**Problem statement**: Write out the listing exactly as it is given.

**Raw data**:
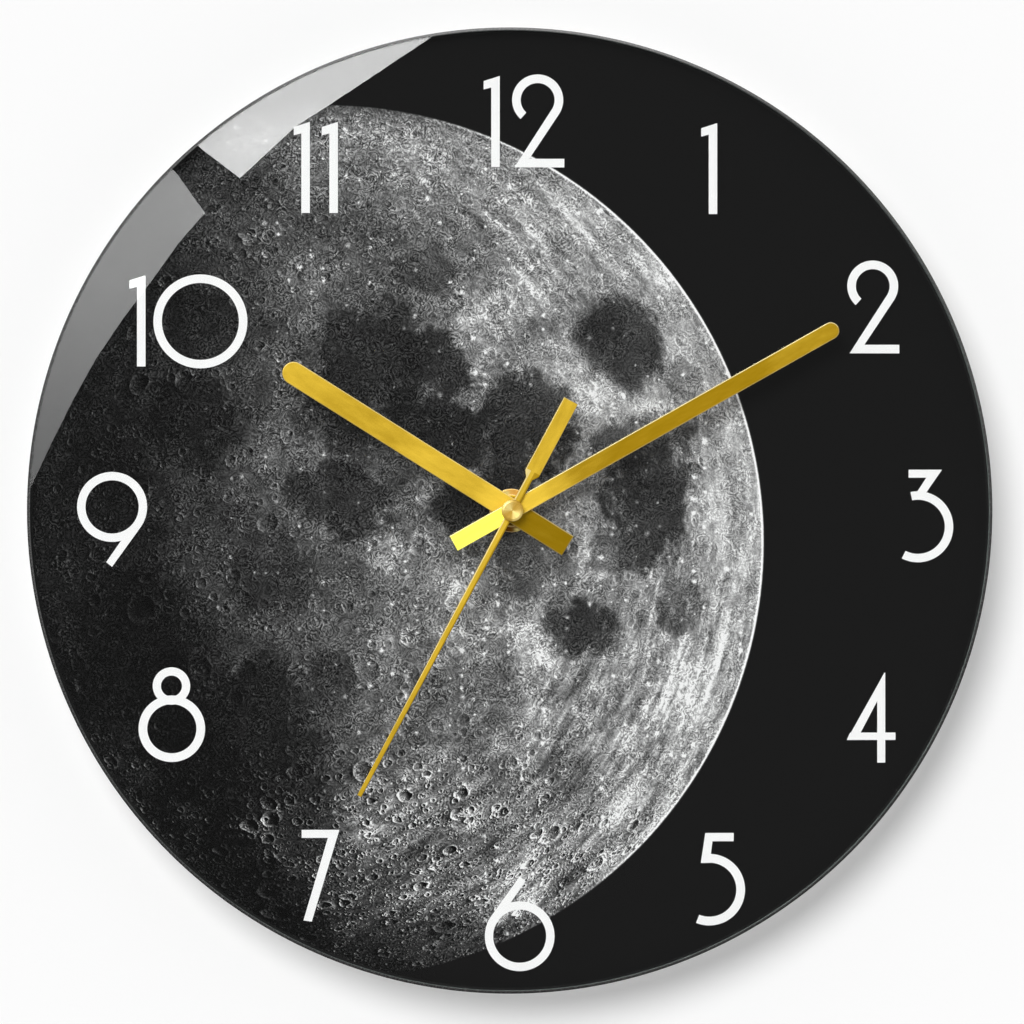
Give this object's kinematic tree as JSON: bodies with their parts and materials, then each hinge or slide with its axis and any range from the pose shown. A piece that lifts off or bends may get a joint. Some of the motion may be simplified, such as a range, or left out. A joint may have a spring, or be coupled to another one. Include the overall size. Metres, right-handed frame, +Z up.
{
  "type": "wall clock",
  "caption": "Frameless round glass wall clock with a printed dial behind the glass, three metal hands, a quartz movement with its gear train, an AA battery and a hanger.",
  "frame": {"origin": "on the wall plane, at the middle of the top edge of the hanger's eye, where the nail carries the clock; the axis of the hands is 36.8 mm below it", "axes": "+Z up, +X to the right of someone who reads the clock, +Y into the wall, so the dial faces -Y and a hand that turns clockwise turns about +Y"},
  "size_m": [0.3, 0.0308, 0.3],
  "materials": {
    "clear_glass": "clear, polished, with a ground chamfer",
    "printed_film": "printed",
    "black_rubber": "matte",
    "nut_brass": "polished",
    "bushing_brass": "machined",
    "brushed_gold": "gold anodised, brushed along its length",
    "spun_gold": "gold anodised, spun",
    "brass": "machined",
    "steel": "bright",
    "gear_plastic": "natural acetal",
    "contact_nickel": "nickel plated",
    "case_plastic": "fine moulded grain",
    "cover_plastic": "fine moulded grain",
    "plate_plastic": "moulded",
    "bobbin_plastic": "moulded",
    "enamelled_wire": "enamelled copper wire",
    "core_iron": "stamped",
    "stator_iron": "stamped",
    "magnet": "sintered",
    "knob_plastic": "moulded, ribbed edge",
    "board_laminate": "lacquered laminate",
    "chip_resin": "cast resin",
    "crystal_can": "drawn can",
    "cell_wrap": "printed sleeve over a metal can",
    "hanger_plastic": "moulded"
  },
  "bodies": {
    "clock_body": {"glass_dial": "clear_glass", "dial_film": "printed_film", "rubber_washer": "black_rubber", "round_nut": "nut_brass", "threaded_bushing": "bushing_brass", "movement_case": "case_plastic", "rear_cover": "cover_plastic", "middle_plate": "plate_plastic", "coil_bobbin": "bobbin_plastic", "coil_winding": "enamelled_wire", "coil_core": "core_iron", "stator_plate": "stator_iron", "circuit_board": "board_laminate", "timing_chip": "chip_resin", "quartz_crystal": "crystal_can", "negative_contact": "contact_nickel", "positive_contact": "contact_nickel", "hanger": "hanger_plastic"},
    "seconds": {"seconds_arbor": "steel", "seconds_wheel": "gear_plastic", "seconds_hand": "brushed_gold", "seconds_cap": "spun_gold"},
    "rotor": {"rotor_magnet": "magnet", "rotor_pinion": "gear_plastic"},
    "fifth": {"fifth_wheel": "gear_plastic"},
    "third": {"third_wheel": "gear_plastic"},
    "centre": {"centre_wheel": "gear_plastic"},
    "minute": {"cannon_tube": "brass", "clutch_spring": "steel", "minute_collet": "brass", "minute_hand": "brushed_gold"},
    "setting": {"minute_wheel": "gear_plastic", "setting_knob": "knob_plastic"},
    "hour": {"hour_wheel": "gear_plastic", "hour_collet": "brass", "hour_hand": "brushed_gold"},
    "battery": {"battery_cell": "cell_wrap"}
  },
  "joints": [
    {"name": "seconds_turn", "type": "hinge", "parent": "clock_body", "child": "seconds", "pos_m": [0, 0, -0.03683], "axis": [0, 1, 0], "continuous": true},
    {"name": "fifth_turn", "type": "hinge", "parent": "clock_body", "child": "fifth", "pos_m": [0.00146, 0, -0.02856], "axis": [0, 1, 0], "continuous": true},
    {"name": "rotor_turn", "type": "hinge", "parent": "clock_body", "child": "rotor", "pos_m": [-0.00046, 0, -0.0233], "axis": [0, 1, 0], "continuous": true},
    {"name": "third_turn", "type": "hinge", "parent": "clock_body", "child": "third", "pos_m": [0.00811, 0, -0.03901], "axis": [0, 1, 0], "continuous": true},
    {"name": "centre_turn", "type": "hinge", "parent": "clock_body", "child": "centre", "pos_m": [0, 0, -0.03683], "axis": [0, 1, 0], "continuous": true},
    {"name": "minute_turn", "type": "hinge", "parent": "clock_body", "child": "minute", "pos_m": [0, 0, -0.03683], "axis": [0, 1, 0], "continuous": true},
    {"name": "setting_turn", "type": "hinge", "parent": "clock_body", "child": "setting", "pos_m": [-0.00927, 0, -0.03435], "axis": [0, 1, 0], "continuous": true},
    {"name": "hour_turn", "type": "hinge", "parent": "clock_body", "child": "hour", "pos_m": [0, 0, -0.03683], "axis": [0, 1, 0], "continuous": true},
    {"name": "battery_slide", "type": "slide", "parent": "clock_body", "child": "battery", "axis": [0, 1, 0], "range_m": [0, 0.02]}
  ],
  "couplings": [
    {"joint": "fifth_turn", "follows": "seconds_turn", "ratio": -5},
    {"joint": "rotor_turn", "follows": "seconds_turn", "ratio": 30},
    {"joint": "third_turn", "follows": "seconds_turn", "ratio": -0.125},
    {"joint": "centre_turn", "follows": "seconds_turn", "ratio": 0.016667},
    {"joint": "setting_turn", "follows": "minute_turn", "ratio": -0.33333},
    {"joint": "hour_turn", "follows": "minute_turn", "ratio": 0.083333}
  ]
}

**Answer to this exercise**:
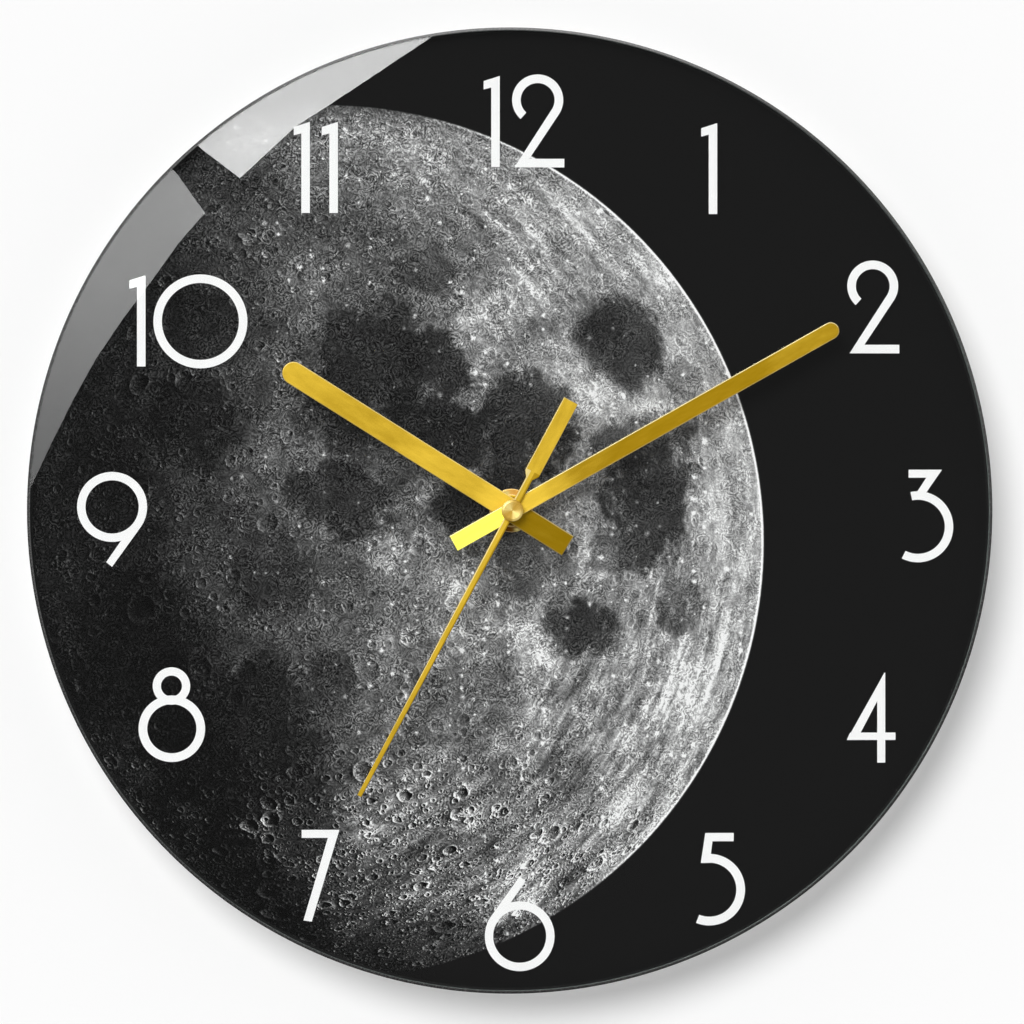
Give this object's kinematic tree as JSON: bodies with their parts and materials, then each hinge or slide with its axis and any range from the pose shown. A piece that lifts off or bends may get a joint. Some of the motion may be simplified, such as a range, or left out. A joint may have a spring, or be coupled to another one. Include the overall size. Metres, right-handed frame, +Z up.
{
  "type": "wall clock",
  "caption": "Frameless round glass wall clock with a printed dial behind the glass, three metal hands, a quartz movement with its gear train, an AA battery and a hanger.",
  "frame": {"origin": "on the wall plane, at the middle of the top edge of the hanger's eye, where the nail carries the clock; the axis of the hands is 36.8 mm below it", "axes": "+Z up, +X to the right of someone who reads the clock, +Y into the wall, so the dial faces -Y and a hand that turns clockwise turns about +Y"},
  "size_m": [0.3, 0.0308, 0.3],
  "materials": {
    "clear_glass": "clear, polished, with a ground chamfer",
    "printed_film": "printed",
    "black_rubber": "matte",
    "nut_brass": "polished",
    "bushing_brass": "machined",
    "brushed_gold": "gold anodised, brushed along its length",
    "spun_gold": "gold anodised, spun",
    "brass": "machined",
    "steel": "bright",
    "gear_plastic": "natural acetal",
    "contact_nickel": "nickel plated",
    "case_plastic": "fine moulded grain",
    "cover_plastic": "fine moulded grain",
    "plate_plastic": "moulded",
    "bobbin_plastic": "moulded",
    "enamelled_wire": "enamelled copper wire",
    "core_iron": "stamped",
    "stator_iron": "stamped",
    "magnet": "sintered",
    "knob_plastic": "moulded, ribbed edge",
    "board_laminate": "lacquered laminate",
    "chip_resin": "cast resin",
    "crystal_can": "drawn can",
    "cell_wrap": "printed sleeve over a metal can",
    "hanger_plastic": "moulded"
  },
  "bodies": {
    "clock_body": {"glass_dial": "clear_glass", "dial_film": "printed_film", "rubber_washer": "black_rubber", "round_nut": "nut_brass", "threaded_bushing": "bushing_brass", "movement_case": "case_plastic", "rear_cover": "cover_plastic", "middle_plate": "plate_plastic", "coil_bobbin": "bobbin_plastic", "coil_winding": "enamelled_wire", "coil_core": "core_iron", "stator_plate": "stator_iron", "circuit_board": "board_laminate", "timing_chip": "chip_resin", "quartz_crystal": "crystal_can", "negative_contact": "contact_nickel", "positive_contact": "contact_nickel", "hanger": "hanger_plastic"},
    "seconds": {"seconds_arbor": "steel", "seconds_wheel": "gear_plastic", "seconds_hand": "brushed_gold", "seconds_cap": "spun_gold"},
    "rotor": {"rotor_magnet": "magnet", "rotor_pinion": "gear_plastic"},
    "fifth": {"fifth_wheel": "gear_plastic"},
    "third": {"third_wheel": "gear_plastic"},
    "centre": {"centre_wheel": "gear_plastic"},
    "minute": {"cannon_tube": "brass", "clutch_spring": "steel", "minute_collet": "brass", "minute_hand": "brushed_gold"},
    "setting": {"minute_wheel": "gear_plastic", "setting_knob": "knob_plastic"},
    "hour": {"hour_wheel": "gear_plastic", "hour_collet": "brass", "hour_hand": "brushed_gold"},
    "battery": {"battery_cell": "cell_wrap"}
  },
  "joints": [
    {"name": "seconds_turn", "type": "hinge", "parent": "clock_body", "child": "seconds", "pos_m": [0, 0, -0.03683], "axis": [0, 1, 0], "continuous": true},
    {"name": "fifth_turn", "type": "hinge", "parent": "clock_body", "child": "fifth", "pos_m": [0.00146, 0, -0.02856], "axis": [0, 1, 0], "continuous": true},
    {"name": "rotor_turn", "type": "hinge", "parent": "clock_body", "child": "rotor", "pos_m": [-0.00046, 0, -0.0233], "axis": [0, 1, 0], "continuous": true},
    {"name": "third_turn", "type": "hinge", "parent": "clock_body", "child": "third", "pos_m": [0.00811, 0, -0.03901], "axis": [0, 1, 0], "continuous": true},
    {"name": "centre_turn", "type": "hinge", "parent": "clock_body", "child": "centre", "pos_m": [0, 0, -0.03683], "axis": [0, 1, 0], "continuous": true},
    {"name": "minute_turn", "type": "hinge", "parent": "clock_body", "child": "minute", "pos_m": [0, 0, -0.03683], "axis": [0, 1, 0], "continuous": true},
    {"name": "setting_turn", "type": "hinge", "parent": "clock_body", "child": "setting", "pos_m": [-0.00927, 0, -0.03435], "axis": [0, 1, 0], "continuous": true},
    {"name": "hour_turn", "type": "hinge", "parent": "clock_body", "child": "hour", "pos_m": [0, 0, -0.03683], "axis": [0, 1, 0], "continuous": true},
    {"name": "battery_slide", "type": "slide", "parent": "clock_body", "child": "battery", "axis": [0, 1, 0], "range_m": [0, 0.02]}
  ],
  "couplings": [
    {"joint": "fifth_turn", "follows": "seconds_turn", "ratio": -5},
    {"joint": "rotor_turn", "follows": "seconds_turn", "ratio": 30},
    {"joint": "third_turn", "follows": "seconds_turn", "ratio": -0.125},
    {"joint": "centre_turn", "follows": "seconds_turn", "ratio": 0.016667},
    {"joint": "setting_turn", "follows": "minute_turn", "ratio": -0.33333},
    {"joint": "hour_turn", "follows": "minute_turn", "ratio": 0.083333}
  ]
}